Comme le rappelle Charlotte Krauss, chercheuse en littérature comparée à l’université de Poitiers ; « L’idée de l’âme russe se fonde ainsi sur une lignée plus littéraire et fictionnelle que scientifiquement vérifiable. Âme, race, culture ou religion, tout est mis sur le même plan pour prolonger un ensemble d’idées reçues hérité de longue date. ». Si le propos de la citation porte sur la fabrication de l’« âme russe » dans l’imaginaire français, cette définition se transpose à merveille pour la littérature russe du XIXème siècle.
Folklore et cliché ne sont que représentation et vue de l’esprit. Krauss prend l’exemple d’une nouvelle de Paul Morand, Flèche d’Orient (1932). Dimitri Koutoucheff est un homme originaire de l’aristocratie russe, mais sans plus d’attache à son pays d’origine. Lorsqu’il quitte Paris pour Bucarest, il finit par être mu par un sentiment de communion avec les Slaves. Dans Guerre et Paix, une telle mystique est décrite. Lorsque Natascha danse dans une isba sur l’air de la guitare de son oncle, le narrateur exprime l’extraordinaire que de tels mouvements sont éminemment russes malgré une gouvernante française.

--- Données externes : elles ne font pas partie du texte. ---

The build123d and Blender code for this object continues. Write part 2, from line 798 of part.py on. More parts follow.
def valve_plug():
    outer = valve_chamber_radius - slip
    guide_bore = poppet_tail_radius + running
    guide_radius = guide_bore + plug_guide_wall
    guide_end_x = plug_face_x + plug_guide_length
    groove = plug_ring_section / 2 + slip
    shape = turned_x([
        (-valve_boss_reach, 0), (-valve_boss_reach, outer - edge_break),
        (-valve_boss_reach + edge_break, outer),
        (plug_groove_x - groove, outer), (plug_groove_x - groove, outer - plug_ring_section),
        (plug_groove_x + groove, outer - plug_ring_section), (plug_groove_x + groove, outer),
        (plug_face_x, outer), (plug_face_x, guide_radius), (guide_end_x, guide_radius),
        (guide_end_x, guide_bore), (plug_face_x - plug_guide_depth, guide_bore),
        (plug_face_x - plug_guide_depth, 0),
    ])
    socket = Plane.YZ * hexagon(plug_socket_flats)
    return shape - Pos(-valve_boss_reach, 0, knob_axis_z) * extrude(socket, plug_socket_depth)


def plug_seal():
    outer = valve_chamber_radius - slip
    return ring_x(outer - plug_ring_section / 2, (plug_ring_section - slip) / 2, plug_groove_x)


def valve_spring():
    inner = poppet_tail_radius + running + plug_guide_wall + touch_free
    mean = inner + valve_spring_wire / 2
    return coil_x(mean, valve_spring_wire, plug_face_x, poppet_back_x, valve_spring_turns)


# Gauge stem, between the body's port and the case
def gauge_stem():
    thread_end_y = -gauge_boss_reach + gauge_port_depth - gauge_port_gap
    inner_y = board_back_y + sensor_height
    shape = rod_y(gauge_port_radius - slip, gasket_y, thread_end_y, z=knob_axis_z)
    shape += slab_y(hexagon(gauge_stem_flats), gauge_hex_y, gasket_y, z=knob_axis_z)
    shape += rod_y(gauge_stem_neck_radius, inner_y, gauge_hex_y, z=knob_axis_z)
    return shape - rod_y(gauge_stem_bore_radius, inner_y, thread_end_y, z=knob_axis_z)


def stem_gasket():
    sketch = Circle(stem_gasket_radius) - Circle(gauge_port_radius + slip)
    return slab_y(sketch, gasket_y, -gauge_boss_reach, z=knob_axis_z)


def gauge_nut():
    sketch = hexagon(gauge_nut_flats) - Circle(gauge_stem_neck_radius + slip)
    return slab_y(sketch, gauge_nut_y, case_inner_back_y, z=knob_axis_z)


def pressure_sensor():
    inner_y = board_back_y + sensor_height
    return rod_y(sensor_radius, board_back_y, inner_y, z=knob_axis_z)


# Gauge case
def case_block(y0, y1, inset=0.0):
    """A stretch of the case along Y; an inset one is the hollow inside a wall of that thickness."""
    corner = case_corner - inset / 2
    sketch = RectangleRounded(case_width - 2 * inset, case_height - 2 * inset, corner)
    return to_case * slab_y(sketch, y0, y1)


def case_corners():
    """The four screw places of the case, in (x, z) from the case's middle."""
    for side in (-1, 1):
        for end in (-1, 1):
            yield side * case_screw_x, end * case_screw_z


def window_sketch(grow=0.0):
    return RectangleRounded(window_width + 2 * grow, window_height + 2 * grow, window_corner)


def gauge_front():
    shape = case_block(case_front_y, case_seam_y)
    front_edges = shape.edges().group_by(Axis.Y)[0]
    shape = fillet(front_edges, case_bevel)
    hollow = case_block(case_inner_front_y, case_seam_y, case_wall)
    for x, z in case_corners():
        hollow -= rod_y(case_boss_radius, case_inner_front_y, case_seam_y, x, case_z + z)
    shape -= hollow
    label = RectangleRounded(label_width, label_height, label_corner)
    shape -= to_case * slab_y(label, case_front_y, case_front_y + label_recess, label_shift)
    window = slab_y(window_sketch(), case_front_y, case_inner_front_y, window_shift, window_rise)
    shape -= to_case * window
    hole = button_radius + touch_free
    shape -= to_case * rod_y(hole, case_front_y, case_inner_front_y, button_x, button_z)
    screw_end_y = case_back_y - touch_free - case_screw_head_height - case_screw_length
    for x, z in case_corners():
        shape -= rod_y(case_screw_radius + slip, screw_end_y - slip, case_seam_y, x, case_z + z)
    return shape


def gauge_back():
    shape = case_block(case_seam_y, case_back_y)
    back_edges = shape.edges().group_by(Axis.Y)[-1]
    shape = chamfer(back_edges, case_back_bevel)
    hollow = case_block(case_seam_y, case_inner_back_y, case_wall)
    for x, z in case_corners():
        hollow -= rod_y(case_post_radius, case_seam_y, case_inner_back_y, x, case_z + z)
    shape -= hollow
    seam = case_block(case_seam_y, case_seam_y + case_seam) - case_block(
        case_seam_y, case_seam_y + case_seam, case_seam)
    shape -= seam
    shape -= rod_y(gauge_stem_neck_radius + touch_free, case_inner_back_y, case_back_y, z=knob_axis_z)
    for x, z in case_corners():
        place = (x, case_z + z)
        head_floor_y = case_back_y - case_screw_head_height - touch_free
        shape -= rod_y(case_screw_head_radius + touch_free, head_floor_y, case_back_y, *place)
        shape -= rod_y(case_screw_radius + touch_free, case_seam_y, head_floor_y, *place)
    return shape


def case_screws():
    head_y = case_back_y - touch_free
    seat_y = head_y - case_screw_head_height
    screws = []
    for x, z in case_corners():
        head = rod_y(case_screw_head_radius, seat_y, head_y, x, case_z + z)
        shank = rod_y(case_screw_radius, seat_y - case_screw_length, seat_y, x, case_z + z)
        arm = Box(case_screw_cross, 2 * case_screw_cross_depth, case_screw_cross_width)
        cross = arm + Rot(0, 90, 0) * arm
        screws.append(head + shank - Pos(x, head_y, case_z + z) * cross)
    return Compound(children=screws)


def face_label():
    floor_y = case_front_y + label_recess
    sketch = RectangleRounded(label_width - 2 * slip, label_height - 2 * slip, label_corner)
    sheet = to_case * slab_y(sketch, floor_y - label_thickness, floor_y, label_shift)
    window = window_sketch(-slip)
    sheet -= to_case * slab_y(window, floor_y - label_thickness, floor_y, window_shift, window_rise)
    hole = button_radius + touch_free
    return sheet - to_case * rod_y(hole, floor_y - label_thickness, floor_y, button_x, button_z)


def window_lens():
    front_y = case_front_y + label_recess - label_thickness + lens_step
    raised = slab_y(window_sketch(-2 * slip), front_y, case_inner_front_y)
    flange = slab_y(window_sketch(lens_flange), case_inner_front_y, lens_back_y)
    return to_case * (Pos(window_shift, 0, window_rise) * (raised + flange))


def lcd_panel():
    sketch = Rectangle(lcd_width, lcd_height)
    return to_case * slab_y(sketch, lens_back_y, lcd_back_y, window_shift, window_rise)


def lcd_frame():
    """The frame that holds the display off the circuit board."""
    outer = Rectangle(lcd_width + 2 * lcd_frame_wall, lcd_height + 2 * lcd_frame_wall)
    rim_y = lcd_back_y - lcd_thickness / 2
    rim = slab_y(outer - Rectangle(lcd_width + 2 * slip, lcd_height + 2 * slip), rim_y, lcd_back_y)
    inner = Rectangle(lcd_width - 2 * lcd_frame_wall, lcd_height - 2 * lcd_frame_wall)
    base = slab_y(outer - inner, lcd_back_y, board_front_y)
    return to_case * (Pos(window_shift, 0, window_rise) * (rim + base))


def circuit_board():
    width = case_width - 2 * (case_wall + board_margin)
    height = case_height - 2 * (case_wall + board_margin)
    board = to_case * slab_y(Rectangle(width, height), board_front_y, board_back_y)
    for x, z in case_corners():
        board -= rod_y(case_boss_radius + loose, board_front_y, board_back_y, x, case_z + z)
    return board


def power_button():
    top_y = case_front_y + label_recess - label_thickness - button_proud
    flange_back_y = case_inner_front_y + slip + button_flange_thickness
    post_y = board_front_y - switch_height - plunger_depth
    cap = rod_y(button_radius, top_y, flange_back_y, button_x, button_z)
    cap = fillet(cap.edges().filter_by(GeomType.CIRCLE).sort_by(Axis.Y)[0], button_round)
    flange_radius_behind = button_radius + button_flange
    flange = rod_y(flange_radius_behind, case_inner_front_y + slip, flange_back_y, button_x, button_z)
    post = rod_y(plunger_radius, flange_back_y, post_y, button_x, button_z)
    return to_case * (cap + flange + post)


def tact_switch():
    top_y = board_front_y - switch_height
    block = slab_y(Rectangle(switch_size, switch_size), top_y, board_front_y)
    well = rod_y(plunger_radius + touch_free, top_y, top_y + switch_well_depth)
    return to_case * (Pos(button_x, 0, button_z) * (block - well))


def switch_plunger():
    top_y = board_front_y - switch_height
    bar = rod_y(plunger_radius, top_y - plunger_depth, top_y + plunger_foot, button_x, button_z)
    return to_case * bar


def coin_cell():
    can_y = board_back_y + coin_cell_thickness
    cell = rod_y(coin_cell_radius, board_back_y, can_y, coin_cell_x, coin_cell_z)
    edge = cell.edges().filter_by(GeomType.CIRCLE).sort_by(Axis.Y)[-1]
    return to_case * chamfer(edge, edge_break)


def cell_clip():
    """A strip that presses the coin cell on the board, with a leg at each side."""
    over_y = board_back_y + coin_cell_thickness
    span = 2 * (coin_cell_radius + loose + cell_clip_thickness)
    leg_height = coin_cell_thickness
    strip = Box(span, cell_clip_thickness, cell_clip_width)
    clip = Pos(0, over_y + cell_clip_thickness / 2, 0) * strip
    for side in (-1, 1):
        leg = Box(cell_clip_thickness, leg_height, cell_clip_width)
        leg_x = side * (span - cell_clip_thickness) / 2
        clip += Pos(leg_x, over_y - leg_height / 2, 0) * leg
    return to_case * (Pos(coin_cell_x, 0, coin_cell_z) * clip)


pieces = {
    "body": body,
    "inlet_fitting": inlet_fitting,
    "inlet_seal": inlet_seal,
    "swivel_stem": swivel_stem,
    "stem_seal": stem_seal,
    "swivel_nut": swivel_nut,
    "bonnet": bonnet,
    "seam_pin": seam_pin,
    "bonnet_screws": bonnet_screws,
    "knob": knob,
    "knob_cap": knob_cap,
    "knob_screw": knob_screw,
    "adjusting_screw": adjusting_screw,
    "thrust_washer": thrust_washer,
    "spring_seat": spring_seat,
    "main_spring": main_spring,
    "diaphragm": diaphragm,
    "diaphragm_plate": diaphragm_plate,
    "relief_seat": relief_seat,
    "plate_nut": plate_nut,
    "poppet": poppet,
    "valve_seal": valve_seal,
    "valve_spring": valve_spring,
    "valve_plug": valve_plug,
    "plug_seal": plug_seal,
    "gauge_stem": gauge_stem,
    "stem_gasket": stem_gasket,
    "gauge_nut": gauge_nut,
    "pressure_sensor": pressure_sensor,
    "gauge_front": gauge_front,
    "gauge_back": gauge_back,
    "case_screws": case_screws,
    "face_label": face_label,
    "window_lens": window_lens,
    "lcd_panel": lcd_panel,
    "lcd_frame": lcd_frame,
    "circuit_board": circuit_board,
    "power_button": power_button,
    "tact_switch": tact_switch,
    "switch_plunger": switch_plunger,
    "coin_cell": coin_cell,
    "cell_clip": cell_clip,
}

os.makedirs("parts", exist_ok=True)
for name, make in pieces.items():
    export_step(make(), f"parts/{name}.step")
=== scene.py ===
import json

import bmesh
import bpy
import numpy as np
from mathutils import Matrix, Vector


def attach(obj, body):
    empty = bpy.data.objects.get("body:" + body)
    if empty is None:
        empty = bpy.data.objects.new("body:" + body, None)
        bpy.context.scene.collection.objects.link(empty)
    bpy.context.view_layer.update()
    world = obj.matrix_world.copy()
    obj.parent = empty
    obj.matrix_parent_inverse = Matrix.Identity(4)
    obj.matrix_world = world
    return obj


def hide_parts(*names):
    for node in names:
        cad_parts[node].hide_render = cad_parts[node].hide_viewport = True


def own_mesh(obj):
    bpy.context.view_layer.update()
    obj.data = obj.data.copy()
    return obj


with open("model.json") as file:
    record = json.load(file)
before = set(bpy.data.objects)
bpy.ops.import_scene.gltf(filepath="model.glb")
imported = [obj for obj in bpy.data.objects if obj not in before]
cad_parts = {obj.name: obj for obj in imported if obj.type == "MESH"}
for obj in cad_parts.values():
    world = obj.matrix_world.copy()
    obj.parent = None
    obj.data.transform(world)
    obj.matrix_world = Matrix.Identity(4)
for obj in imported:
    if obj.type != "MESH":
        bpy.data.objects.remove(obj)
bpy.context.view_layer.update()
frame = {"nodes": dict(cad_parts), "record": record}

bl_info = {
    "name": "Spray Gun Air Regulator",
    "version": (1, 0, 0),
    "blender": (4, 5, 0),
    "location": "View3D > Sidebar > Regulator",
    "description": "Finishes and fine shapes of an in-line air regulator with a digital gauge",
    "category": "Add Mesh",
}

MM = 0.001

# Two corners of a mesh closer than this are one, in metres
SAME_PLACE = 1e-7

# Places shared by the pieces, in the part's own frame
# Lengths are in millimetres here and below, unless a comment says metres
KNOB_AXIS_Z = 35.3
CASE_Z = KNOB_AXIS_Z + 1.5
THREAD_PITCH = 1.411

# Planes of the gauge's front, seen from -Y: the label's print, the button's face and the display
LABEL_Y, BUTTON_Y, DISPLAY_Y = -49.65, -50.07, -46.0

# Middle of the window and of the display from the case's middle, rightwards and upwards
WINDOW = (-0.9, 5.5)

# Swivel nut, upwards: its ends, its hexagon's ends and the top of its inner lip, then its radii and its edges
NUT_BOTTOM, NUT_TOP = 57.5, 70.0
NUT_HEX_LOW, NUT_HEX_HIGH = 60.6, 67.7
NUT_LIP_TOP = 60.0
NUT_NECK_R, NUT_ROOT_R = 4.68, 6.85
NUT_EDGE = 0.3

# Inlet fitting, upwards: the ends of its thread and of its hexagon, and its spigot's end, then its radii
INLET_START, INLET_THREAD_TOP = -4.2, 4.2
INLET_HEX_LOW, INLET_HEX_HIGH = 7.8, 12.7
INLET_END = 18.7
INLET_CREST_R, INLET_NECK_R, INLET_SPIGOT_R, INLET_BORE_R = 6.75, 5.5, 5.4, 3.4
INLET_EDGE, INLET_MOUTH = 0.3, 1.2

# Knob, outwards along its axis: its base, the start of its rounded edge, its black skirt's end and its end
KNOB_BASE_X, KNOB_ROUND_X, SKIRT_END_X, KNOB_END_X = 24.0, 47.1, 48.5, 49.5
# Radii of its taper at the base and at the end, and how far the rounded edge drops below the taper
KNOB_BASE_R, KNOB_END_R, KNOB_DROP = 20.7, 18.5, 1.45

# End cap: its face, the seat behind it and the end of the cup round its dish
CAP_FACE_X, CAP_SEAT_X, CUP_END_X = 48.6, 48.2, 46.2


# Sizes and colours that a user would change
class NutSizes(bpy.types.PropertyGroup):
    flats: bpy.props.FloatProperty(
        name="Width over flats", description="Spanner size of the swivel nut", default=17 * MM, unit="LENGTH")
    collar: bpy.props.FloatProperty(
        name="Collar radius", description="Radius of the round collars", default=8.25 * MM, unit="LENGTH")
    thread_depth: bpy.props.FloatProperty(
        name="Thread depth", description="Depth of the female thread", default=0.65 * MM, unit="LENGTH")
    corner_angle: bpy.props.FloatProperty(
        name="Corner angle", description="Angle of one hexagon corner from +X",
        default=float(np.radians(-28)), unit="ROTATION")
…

Il est souvent rapporté que Guerre et Paix de Bondartchouk est la version la plus fidèle à Tolstoï. Outre sa longueur et sa promesse d’exactitude, certains passages sont en français comme dans le livre (Il existe des versions sans passages en français). Pour conclure, Bondartchouk pose un problème idéologique sur l’adaptation cinématographique. C’est d’autant plus flagrant que les principales forces et faiblesses du film s’explique par son parti-pris. Malgré ses inégalités, Guerre et Paix séduit par sa débauche et sa volonté dans sa forme.